Going through a box at the LCS and picked up 3 coins I didn't yet have, albeit in circulated state. Cost me 1.50 Euros and tried not to smile as the Norwegian alone has nearly 2 Euros silver content. And as for the Italian 100 Lira, it is the first coin in my collection made of stainless steel. The other is a Belgian 1 Franc of the Dutch language variety
Nice group. The last one, 1918 Norway 50 Ore, is 60% silver and has a silver content value of about 1.91 Euro itself. So, perhaps you actually 'made' money on this buy.
It is about a 50 minute drive away but I try to find time to visit when I am there. He generally deals with Spanish coinage and doesn.t pay much attention to other countries coins.

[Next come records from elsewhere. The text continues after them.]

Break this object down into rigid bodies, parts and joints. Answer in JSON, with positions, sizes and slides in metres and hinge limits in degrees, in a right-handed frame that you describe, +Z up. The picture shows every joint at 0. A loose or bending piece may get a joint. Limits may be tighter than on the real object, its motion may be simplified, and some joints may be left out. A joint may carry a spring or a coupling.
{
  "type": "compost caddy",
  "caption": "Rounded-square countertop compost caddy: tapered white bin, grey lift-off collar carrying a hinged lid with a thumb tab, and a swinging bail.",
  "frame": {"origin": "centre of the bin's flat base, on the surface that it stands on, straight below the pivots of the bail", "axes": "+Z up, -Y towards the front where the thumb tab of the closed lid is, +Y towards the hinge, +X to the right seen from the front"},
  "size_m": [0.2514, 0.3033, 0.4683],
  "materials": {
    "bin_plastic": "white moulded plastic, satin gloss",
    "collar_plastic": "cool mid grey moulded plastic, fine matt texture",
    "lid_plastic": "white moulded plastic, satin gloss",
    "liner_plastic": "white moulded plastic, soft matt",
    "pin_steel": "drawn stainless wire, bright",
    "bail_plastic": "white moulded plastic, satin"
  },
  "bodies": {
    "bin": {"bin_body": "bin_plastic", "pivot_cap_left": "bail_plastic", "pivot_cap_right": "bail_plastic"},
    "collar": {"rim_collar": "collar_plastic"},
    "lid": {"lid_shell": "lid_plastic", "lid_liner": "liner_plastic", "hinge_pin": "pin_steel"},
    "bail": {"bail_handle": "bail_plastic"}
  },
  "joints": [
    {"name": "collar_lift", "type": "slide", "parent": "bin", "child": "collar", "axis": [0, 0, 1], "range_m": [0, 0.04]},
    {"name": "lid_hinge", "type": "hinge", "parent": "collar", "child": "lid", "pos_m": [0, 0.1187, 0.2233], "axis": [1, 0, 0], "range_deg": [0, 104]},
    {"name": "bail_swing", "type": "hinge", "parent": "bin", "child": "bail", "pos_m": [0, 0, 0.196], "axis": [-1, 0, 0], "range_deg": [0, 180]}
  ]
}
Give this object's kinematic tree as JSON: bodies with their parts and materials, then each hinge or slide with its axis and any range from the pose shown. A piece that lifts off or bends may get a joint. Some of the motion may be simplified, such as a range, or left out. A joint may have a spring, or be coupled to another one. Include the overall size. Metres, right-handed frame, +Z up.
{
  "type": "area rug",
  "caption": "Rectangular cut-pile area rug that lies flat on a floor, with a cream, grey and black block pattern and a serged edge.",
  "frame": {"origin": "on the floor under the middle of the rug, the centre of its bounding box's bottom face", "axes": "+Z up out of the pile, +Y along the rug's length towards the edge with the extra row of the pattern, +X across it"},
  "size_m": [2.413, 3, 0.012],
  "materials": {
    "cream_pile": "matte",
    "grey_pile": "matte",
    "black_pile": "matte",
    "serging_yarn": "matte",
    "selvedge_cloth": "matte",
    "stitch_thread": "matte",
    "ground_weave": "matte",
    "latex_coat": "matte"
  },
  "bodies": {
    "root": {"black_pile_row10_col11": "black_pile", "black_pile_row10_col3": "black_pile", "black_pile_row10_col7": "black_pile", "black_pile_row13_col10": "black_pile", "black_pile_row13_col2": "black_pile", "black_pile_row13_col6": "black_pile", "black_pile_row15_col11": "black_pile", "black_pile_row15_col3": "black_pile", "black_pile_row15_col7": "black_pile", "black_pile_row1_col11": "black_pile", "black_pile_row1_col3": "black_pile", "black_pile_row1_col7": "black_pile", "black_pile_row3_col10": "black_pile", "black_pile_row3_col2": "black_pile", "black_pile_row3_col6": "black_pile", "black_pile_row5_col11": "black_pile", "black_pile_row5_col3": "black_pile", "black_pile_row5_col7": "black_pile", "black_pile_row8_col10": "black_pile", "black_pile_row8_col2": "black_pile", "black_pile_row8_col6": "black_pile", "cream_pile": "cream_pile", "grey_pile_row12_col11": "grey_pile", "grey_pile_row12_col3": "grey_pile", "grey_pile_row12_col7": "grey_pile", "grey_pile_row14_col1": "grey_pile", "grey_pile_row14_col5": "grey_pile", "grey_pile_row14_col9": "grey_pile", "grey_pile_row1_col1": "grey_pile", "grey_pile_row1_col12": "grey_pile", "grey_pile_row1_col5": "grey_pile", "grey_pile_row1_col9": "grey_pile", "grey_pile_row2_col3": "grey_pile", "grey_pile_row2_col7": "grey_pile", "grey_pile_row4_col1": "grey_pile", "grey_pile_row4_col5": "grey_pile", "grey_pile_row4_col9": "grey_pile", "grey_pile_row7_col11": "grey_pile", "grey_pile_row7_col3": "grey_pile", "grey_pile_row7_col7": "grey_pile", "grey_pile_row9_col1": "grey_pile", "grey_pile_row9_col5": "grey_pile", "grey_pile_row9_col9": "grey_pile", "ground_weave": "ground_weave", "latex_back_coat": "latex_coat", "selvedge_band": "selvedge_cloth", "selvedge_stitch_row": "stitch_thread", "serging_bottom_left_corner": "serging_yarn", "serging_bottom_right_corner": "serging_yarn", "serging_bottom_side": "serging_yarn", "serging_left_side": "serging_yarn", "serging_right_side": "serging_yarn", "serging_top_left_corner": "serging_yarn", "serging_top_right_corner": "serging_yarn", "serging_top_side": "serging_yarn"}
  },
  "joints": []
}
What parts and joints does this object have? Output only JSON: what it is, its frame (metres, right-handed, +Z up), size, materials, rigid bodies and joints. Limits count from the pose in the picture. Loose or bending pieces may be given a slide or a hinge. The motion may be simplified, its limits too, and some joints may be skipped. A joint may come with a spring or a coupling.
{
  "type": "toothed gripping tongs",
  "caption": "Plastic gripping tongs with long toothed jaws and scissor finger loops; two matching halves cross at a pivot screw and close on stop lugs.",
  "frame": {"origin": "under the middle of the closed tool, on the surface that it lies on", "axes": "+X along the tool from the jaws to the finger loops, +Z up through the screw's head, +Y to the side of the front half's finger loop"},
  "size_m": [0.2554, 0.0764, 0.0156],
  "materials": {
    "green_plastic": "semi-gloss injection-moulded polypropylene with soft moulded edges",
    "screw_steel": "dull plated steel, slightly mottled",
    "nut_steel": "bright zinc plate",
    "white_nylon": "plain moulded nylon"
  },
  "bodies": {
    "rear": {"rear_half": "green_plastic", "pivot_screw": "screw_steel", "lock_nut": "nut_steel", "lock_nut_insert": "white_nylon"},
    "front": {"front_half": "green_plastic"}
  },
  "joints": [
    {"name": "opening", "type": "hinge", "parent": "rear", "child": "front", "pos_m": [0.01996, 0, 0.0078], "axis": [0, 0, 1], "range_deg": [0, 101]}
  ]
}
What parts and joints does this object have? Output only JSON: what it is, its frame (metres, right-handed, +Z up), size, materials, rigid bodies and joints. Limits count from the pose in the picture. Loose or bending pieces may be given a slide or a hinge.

I love finding people with "Old Boxes" and purchasing them, have found some very strange coins, some valuable others just interesting, as I am not a collector of foreign coins, I usually allow a friend to buy them from me since that is his area of collection and on ocassion he will return the favor. I enjoy the hunt. Semper Fi
I love junk boxes. A large percent of my coin purchases (by number, not value) have been 5 cents to $1.00 from junk boxes. Sometimes it is just adding a new country to my collection, with the coin's 10 cent price several multiples of the coin's value. But I collect more for interest than value. Some of my more interesting junk buys include these (a couple of which I posted long ago): The "damage" on this well-worn coin (plus the seller not reading French) helped put it in a dollar box. It is a Year 5 (1797/1798) Paris mint 5 centime. The "damage" is what remains of the original overstruck decime (10 centimes), which can faintly be seen around L'AN 5. My very old Krause (1984) lists this as "reported but not confirmed." I enjoy buying junk box coins that I have to research to ID. I really had to search to identify this from a 50 cent box. It's Tannu Tuva, 1934, the only year that country issued its own coins. It's also probably the priciest coin I ever got from a junk box. This beat-up 1 pfennig from Saxony probably isn't worth the dime I paid for it, but it is the only overdate I own, 1801/179: Nor is this worth more than the 8 cents I paid, but the Costa Rica 1947 10 centimos doubled die reverse is the best doubled die example I own: There are lots more, but I won't bore you with pictures, such as a 1797 cartwheel penny, lots of German states, a 1722 British farthing, some F to AU 1800s George IIII and Victorian copper, (I am old enough to have found a few Victorian pennies in circulation while I was on a trip to London as a teenager--what teens do you know who go to London for three days and go roll searching?) a lot of British colonials, and so on. I love junk boxes.
Nice finds. I think the Swiss 2 Francs is worth US $2.16 face, and should still be legal tender... I've never seen one of those in a junk box.
Yep. Like the reason I grab 500 yen (Japan) of Canada loonies/twonies coins every time they're in a $1/8 bin more similar.